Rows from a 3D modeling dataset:
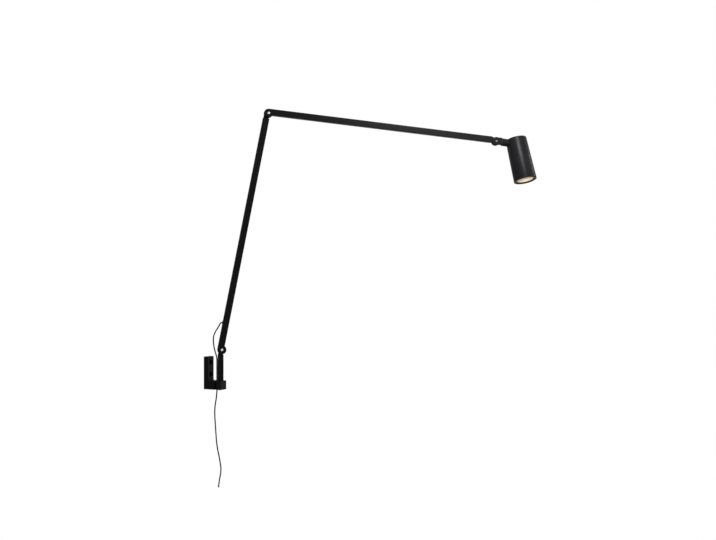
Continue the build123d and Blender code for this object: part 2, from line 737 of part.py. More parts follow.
def lamp_holder():
    """Ceramic holder with two blind contact wells and a flange for its screws."""
    low = holder_bottom()
    high = low + HOLDER_H
    body = rod_z(HOLDER_R, low, high) + rod_z(HOLDER_FLANGE_R, high - HOLDER_FLANGE_T, high)
    for x in (-LAMP_PIN_SPACING / 2, LAMP_PIN_SPACING / 2):
        body = body - rod_z(LAMP_PIN_HEAD_R + CURVE_GAP, low - CUT, low + LAMP_PIN_LENGTH + CUT, x=x)
    for y in holder_screw_places():
        body = body - rod_z(HOLDER_SCREW_R + SEAT_GAP, high - HOLDER_FLANGE_T - CUT, high + CUT, y=y)
    return body


def holder_screw_places():
    """Two screw places across the holder."""
    out = HOLDER_FLANGE_R - HOLDER_SCREW_HEAD_R + HOLDER_SCREW_OUT
    return (-out, out)


def lamp_carrier():
    """Bent strip that hangs the holder from the head's crown."""
    high = STEM_BELOW_TOP - HEAD_CROWN_T - SEAT_GAP - CARRIER_T / 2
    low = holder_bottom() + HOLDER_H + SEAT_GAP + CARRIER_T / 2
    foot = CARRIER_HALF - CARRIER_FOOT
    left = [(-foot, low), (-CARRIER_HALF, low), (-CARRIER_HALF, high)]
    right = [(CARRIER_HALF, high), (CARRIER_HALF, low), (foot, low)]
    line = Polyline(*left, *right)
    body = extrude(Plane.YZ * trace(line, CARRIER_T), CARRIER_W / 2, both=True)
    body = body - rod_z(CARRIER_SCREW_R + SEAT_GAP, high - CARRIER_T, high + CARRIER_T)
    for y in holder_screw_places():
        body = body - rod_z(HOLDER_SCREW_R + SEAT_GAP, low - CARRIER_T, low + CARRIER_T, y=y)
    return body


def carrier_screw():
    """Countersunk screw down through the crown."""
    return countersink(0) + rod_z(CARRIER_SCREW_R, STEM_BELOW_TOP - CARRIER_SCREW_LENGTH, STEM_BELOW_TOP)


def carrier_nut():
    """Nut under the carrier."""
    top = STEM_BELOW_TOP - HEAD_CROWN_T - CARRIER_T - 2 * SEAT_GAP
    bottom = top - CARRIER_NUT_T
    hexagon = RegularPolygon(CARRIER_NUT_AF / 2, 6, major_radius=False)
    body = extrude(Plane((0, 0, bottom)) * hexagon, CARRIER_NUT_T)
    return body - rod_z(CARRIER_SCREW_R + SEAT_GAP, bottom - CUT, top + CUT)


def holder_screws():
    """Two screws that fix the holder under the carrier's feet."""
    seat = holder_bottom() + HOLDER_H + CARRIER_T + 2 * SEAT_GAP
    screws = []
    for y in holder_screw_places():
        head = rod_z(HOLDER_SCREW_HEAD_R, seat, seat + HOLDER_SCREW_HEAD_T, y=y)
        screws.append(head + rod_z(HOLDER_SCREW_R, seat - HOLDER_SCREW_LENGTH, seat, y=y))
    return screws


def head_wire():
    """Inner wire from the nipple down to the holder."""
    rake = radians(HEAD_RAKE)
    first = nipple_start() - HEAD_REACH
    bend = saddle_seat() + NUT_T + WIRE_TURN - HEAD_REACH
    points = [(first * cos(rake), 0, -first * sin(rake)), (bend * cos(rake), 0, -bend * sin(rake))]
    points += [(HEAD_WIRE_X, 0, HEAD_WIRE_Z), (HEAD_WIRE_X, 0, holder_bottom() + HOLDER_H + SEAT_GAP)]
    return cord(points, WIRE_R)


def place(where, shape):
    """Move one solid, or each of a list of solids, to its place in the part."""
    if isinstance(shape, list):
        return Compound([where * solid for solid in shape])
    return where * shape


def build():
    """All nodes by name, each in the part's frame."""
    loop = LOWER_PIN * cord(loop_route())
    drop = cord(drop_route())
    report_cord("cord_loop", loop_route(), loop)
    report_cord("cord_drop", drop_route(), drop)
    nodes = {
        "wall_bracket": wall_bracket(),
        "upper_post_bush": post_bush(UPPER_BUSH_SEAT, -1),
        "lower_post_bush": post_bush(BRACKET_BOTTOM + SINK_DEPTH, 1),
        "cord_drop": drop,
        "post_tube": place(POST, post_tube()),
        "post_foot": place(POST, post_foot()),
        "post_washer": place(POST, post_washer()),
        "post_screw": place(POST, post_screw()),
        "post_tongue": place(POST, tongue(POST_W, POST_SHOULDER, False)),
        "cord_on_post": post_cord(),
        "lower_arm_tube": place(LOWER, lower_arm_tube()),
        "lower_arm_fork": place(LOWER, arm_fork()),
        "lower_arm_tongue": place(LOWER_FAR, tongue(ARM_W, ELBOW_SHOULDER, True)),
        "cord_grommet": place(LOWER, cord_grommet()),
        "cord_loop": loop,
        "lower_arm_wire": place(LOWER, lower_arm_wire()),
        "upper_arm_tube": place(UPPER, arm_tube(HEAD_SHOULDER)),
        "upper_arm_fork": place(UPPER, arm_fork()),
        "upper_arm_tongue": place(UPPER_FAR, tongue(ARM_W, HEAD_SHOULDER, True)),
        "upper_arm_wire": place(UPPER, upper_arm_wire()),
        "head_link": place(UPPER_FAR, head_link()),
        "link_wire": place(UPPER_FAR, link_wire()),
        "swivel_washer": place(UPPER_FAR, swivel_washer()),
        "stem_barrel": place(STEM, stem_barrel()),
        "swivel_grub_screw": place(STEM, swivel_grub()),
        "stem_nipple": place(STEM, stem_nipple()),
        "saddle_washer": place(STEM, saddle_washer()),
        "nipple_nut": place(STEM, nipple_nut()),
        "head_shell": place(HEAD, head_shell()),
        "rim_ring": place(HEAD, rim_ring()),
        "lamp_body": place(HEAD, lamp_body()),
        "lamp_lens": place(HEAD, lamp_lens()),
        "lamp_base": place(HEAD, lamp_base()),
        "lamp_holder": place(HEAD, lamp_holder()),
        "lamp_carrier": place(HEAD, lamp_carrier()),
        "carrier_screw": place(HEAD, carrier_screw()),
        "carrier_nut": place(HEAD, carrier_nut()),
        "holder_screws": place(HEAD, holder_screws()),
        "head_wire": place(HEAD, head_wire()),
    }
    for name, frame in (("lower_hinge", LOWER), ("elbow", UPPER), ("head_hinge", UPPER_FAR)):
        nodes[name + "_bolt"] = place(frame, hinge_bolt())
        nodes[name + "_screw"] = place(frame, hinge_screw())
        nodes[name + "_washers"] = place(frame, friction_washers())
    return nodes


def main():
    """Write one STEP file for each node."""
    os.makedirs("parts", exist_ok=True)
    for name, shape in build().items():
        shape.label = name
        export_step(shape, f"parts/{name}.step")


if __name__ == "__main__":
    main()
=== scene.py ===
"""Looks of the articulating wall lamp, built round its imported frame.

Lengths are metres, except where a comment gives millimetres.
"""

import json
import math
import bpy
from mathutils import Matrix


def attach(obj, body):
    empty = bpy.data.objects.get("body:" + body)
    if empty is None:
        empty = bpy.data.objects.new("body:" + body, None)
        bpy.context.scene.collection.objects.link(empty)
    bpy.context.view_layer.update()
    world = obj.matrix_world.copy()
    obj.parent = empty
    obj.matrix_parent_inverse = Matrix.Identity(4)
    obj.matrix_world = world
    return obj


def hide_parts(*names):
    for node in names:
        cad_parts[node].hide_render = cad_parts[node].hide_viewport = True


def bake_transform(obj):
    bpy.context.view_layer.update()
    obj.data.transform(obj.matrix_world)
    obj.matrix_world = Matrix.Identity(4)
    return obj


bl_info = {
    "name": "Articulating Wall Lamp",
    "version": (1, 0, 0),
    "blender": (4, 5, 0),
    "location": "View3D > Sidebar > Wall Lamp",
    "description": "Finishes, cord, spot head and studio for the articulating wall lamp",
    "category": "Add Mesh",
}

import bmesh
import bpy
from mathutils import Matrix, Vector

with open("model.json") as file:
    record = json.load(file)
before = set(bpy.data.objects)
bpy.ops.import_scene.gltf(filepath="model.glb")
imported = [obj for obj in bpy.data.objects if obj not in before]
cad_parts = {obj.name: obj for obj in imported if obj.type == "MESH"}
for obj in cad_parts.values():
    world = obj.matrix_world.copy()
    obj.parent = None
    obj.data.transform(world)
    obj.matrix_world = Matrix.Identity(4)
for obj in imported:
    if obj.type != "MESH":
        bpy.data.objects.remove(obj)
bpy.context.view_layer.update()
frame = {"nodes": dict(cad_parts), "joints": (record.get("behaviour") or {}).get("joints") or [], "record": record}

NODES = frame["nodes"]
JOINTS = {joint["name"]: joint for joint in frame["joints"]}
MM = 0.001

# Places and directions, read from the frame's joints
POST_AXIS = Vector(JOINTS["post_swivel"]["pos_m"])
LOWER_PIN = Vector(JOINTS["lower_hinge"]["pos_m"])
HEAD_PIN = Vector(JOINTS["head_hinge"]["pos_m"])
STEM_AXIS = Vector(JOINTS["head_roll"]["axis"]).normalized()
HINGE_AXIS = Vector(JOINTS["lower_hinge"]["axis"]).normalized()
UP = Vector((0, 0, 1))
FORWARD = HINGE_AXIS.cross(UP).normalized()
NEAR = -HINGE_AXIS

# Cord: route points in millimetres. The loop's are (forward, up) from the lower pin in the
# arms' plane, from the grommet to the post, set by hand near the solid's route to follow the
# photograph. The drop's repeat the solid's: X from the cord's place in the shelf's notch, and Z.
CORD_FROM_AXIS = 8.9 * MM
SHELF_TOP = -30.0 * MM
LOOP_POINTS = (
    (1.1, 68.1),
    (-2.6, 67.2),
    (-7.6, 57.5),
    (-16.2, 44.0),
    (-20.4, 33.5),
    (-20.9, 21.0),
    (-19.4, 7.5),
    (-16.0, -6.0),
    (-11.9, -19.0),
    (-11.9, -26.0),
)
DROP_POINTS = (
    (0.2, -64.0),
    (-8.0, -102.0),
    (-3.6, -152.0),
    (-1.0, -188.0),
    (9.3, -228.0),
    (12.8, -252.0),
    (6.4, -277.0),
    (4.8, -293.0),
)

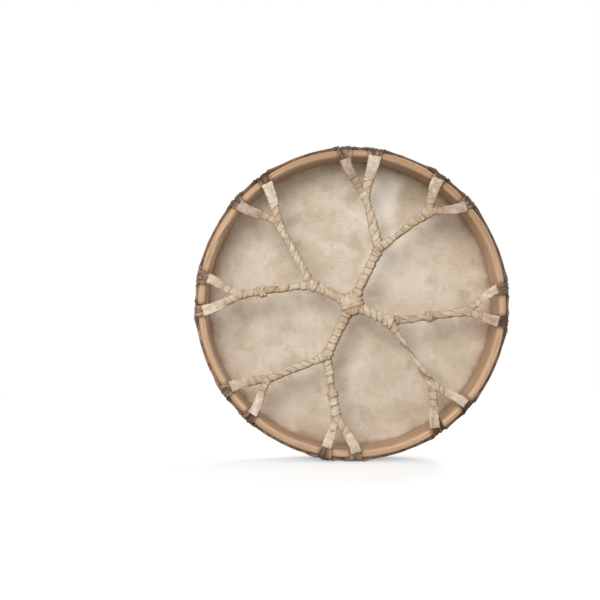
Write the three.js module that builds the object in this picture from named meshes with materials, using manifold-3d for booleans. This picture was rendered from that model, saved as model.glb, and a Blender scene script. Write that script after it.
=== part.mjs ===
// A rawhide frame drum, 400 mm across and about 60 mm deep: a bent wooden hoop, a hide head whose
// tabs fold over the hoop's back rim, and a rawhide lacing from the tabs to a hand grip in the middle.
// Millimetres, +Z up. The drum stands on its rim, and its axis is Y: the playing face looks along
// -Y, and the laced back along +Y. The origin is the centre of the playing face.
// The lacing is laid out in (u, z), where u runs to the right for someone looking at the back, so
// x = -u. Angles are in degrees, counter-clockwise from +u in that view.
// A radius r is measured from the drum's axis.
import * as THREE from "three";
import { mergeVertices } from "three/addons/utils/BufferGeometryUtils.js";
import Module from "manifold-3d";

const { degToRad, lerp, smoothstep } = THREE.MathUtils;

// ---- hoop ----
const HOOP_INNER_R = 188.6;
const HOOP_OUTER_R = 197.8;
const HOOP_FRONT_Y = 1.8; // crest of the bearing edge
const HOOP_BACK_Y = 58.4;
const AROUND = 80; // facets round the hoop and the head

// ---- head ----
const HIDE = 1.3; // thickness of the hide
const CREST_R = 190.2; // the head leaves its flat here and rolls over the bearing edge
const SHOULDER_Y = 9.4; // the roll ends and the skirt begins
const ROLL_STEPS = 5;
const SKIRT_OUTER_R = 199.6;
const SKIRT_INNER_R = SKIRT_OUTER_R - HIDE;
const SKIRT_EDGE_Y = 45; // free edge of the skirt between the tabs

// ---- tabs ----
const TAB_GAP = 0.4; // clearance between the hoop's back rim and a tab
const TAB_Y = HOOP_BACK_Y + TAB_GAP; // front face of the part of a tab that lies on the back rim
const TAB_BACK_Y = TAB_Y + HIDE;
const TAB_WIDTH = 18;
const TAB_END_R = 179.6;
const TAB_OVERLAP = 1; // the flat part of a tab runs this far into the hide of the skirt
const SLIT_R = [183.2, 185.9]; // the slit in each tab, inside the hoop
const SLIT_WIDTH = 12.6;
const SLIT_OVERCUT = 1; // the slit's cutter stands this far out of each face of the tab

// The gathered hide outside the hoop that runs up to a tab. It starts almost flush with the skirt.
const GATHER_OUTER_R = 203;
const GATHER_SKIN = 0.15; // inset from the skirt's inner face, and height where the gather starts
const GATHER_INNER_R = SKIRT_INNER_R + GATHER_SKIN;
// Sections of a gather from front to back: y, outer radius, width.
const GATHER_SECTIONS = [
  [22, SKIRT_OUTER_R + GATHER_SKIN, 6],
  [46, GATHER_OUTER_R, TAB_WIDTH],
  [TAB_BACK_Y, GATHER_OUTER_R - 0.9, TAB_WIDTH],
];

// ---- lacing ----
const LACE_Y = 54; // middle plane of the lacing
const STRAND_WIDTH = 2.6; // a lace strand where it is bound in a spoke
const STRAND_THICK = 2.2;
const STRAND_OFFSET = 1.5; // from a spoke's centre line to each of its two strands
const LEG_WIDTH = 11.6; // a lace where it is flat, at its tab
const LEG_THICK = 1.6;
const LEG_START_R = 174.8;
const LEG_START_Y = TAB_Y - 0.6;
const LEG_STEPS = 7;
const LEG_TAPER = 0.8; // exponent of the narrowing; below 1 a leg narrows sooner near its tab
const BEND_REACH = 16; // a spoke's curve starts and ends this far from its merge
const BEND_STEPS = 5;

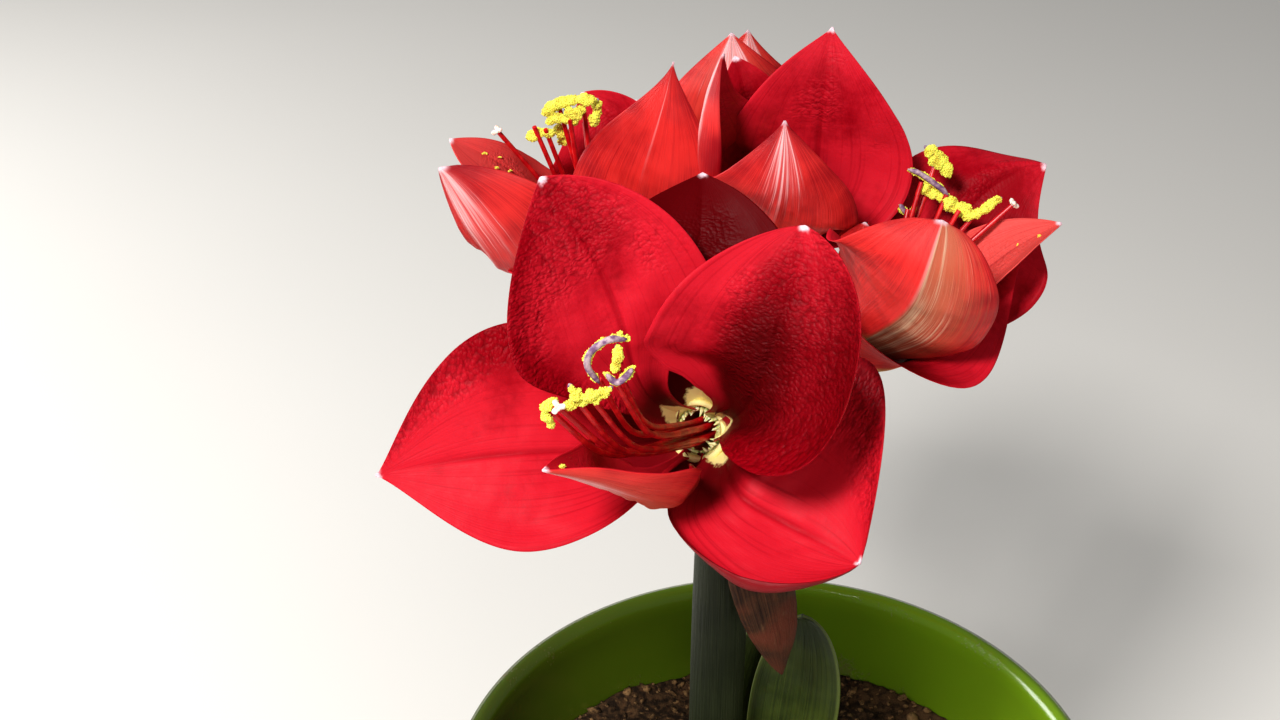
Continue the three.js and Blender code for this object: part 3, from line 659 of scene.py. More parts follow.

Brief:
Exactly repeat the lines running from the top of the listing to the line bearing "return (-out, out)", both of those lines included, and only them.

Solution below:
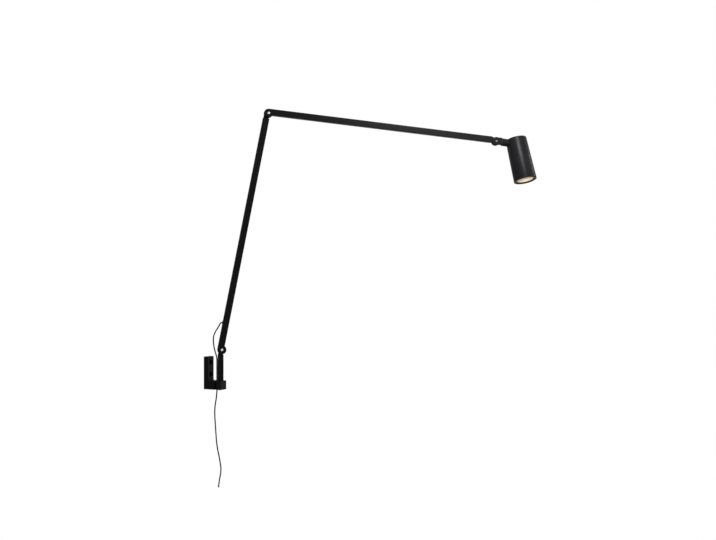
Continue the build123d and Blender code for this object: part 2, from line 737 of part.py. More parts follow.
def lamp_holder():
    """Ceramic holder with two blind contact wells and a flange for its screws."""
    low = holder_bottom()
    high = low + HOLDER_H
    body = rod_z(HOLDER_R, low, high) + rod_z(HOLDER_FLANGE_R, high - HOLDER_FLANGE_T, high)
    for x in (-LAMP_PIN_SPACING / 2, LAMP_PIN_SPACING / 2):
        body = body - rod_z(LAMP_PIN_HEAD_R + CURVE_GAP, low - CUT, low + LAMP_PIN_LENGTH + CUT, x=x)
    for y in holder_screw_places():
        body = body - rod_z(HOLDER_SCREW_R + SEAT_GAP, high - HOLDER_FLANGE_T - CUT, high + CUT, y=y)
    return body


def holder_screw_places():
    """Two screw places across the holder."""
    out = HOLDER_FLANGE_R - HOLDER_SCREW_HEAD_R + HOLDER_SCREW_OUT
    return (-out, out)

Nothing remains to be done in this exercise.